* **Data supplied**
━━━━━━━━━━━━━━━━━━━━━━━━━━━━━━

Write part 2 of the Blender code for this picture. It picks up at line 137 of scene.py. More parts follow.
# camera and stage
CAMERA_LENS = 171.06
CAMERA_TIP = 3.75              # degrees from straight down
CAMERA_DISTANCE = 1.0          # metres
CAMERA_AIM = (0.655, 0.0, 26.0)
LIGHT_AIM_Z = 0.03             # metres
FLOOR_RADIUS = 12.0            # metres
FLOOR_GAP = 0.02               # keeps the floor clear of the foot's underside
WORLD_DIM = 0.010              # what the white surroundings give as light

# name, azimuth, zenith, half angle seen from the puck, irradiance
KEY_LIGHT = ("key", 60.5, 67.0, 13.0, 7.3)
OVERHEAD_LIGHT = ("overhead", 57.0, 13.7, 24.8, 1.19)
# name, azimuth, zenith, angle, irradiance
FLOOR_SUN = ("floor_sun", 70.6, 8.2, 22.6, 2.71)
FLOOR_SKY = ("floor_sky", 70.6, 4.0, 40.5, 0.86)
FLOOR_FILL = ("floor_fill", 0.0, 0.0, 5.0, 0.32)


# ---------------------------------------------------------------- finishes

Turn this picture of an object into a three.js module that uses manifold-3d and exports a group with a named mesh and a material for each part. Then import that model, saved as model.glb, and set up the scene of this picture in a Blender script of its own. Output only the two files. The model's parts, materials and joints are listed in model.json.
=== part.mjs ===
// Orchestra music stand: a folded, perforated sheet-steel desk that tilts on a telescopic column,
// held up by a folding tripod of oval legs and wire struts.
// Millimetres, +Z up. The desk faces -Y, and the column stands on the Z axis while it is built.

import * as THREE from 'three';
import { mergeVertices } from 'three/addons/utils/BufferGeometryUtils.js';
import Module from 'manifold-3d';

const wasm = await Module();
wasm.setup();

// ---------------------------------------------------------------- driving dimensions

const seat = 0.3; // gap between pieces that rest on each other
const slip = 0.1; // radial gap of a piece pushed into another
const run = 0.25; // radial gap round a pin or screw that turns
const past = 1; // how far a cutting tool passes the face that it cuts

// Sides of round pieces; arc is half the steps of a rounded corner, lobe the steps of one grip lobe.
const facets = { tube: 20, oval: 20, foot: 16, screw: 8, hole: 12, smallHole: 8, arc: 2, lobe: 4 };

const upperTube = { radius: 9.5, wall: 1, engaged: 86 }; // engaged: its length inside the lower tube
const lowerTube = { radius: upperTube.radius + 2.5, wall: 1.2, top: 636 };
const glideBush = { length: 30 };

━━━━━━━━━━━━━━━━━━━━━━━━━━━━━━

* **Task directions**
Write out every line of the material again, exactly as it reads.

* **Full output**
Write part 2 of the Blender code for this picture. It picks up at line 137 of scene.py. More parts follow.
# camera and stage
CAMERA_LENS = 171.06
CAMERA_TIP = 3.75              # degrees from straight down
CAMERA_DISTANCE = 1.0          # metres
CAMERA_AIM = (0.655, 0.0, 26.0)
LIGHT_AIM_Z = 0.03             # metres
FLOOR_RADIUS = 12.0            # metres
FLOOR_GAP = 0.02               # keeps the floor clear of the foot's underside
WORLD_DIM = 0.010              # what the white surroundings give as light

# name, azimuth, zenith, half angle seen from the puck, irradiance
KEY_LIGHT = ("key", 60.5, 67.0, 13.0, 7.3)
OVERHEAD_LIGHT = ("overhead", 57.0, 13.7, 24.8, 1.19)
# name, azimuth, zenith, angle, irradiance
FLOOR_SUN = ("floor_sun", 70.6, 8.2, 22.6, 2.71)
FLOOR_SKY = ("floor_sky", 70.6, 4.0, 40.5, 0.86)
FLOOR_FILL = ("floor_fill", 0.0, 0.0, 5.0, 0.32)


# ---------------------------------------------------------------- finishes

Turn this picture of an object into a three.js module that uses manifold-3d and exports a group with a named mesh and a material for each part. Then import that model, saved as model.glb, and set up the scene of this picture in a Blender script of its own. Output only the two files. The model's parts, materials and joints are listed in model.json.
=== part.mjs ===
// Orchestra music stand: a folded, perforated sheet-steel desk that tilts on a telescopic column,
// held up by a folding tripod of oval legs and wire struts.
// Millimetres, +Z up. The desk faces -Y, and the column stands on the Z axis while it is built.

import * as THREE from 'three';
import { mergeVertices } from 'three/addons/utils/BufferGeometryUtils.js';
import Module from 'manifold-3d';

const wasm = await Module();
wasm.setup();

// ---------------------------------------------------------------- driving dimensions

const seat = 0.3; // gap between pieces that rest on each other
const slip = 0.1; // radial gap of a piece pushed into another
const run = 0.25; // radial gap round a pin or screw that turns
const past = 1; // how far a cutting tool passes the face that it cuts

// Sides of round pieces; arc is half the steps of a rounded corner, lobe the steps of one grip lobe.
const facets = { tube: 20, oval: 20, foot: 16, screw: 8, hole: 12, smallHole: 8, arc: 2, lobe: 4 };

const upperTube = { radius: 9.5, wall: 1, engaged: 86 }; // engaged: its length inside the lower tube
const lowerTube = { radius: upperTube.radius + 2.5, wall: 1.2, top: 636 };
const glideBush = { length: 30 };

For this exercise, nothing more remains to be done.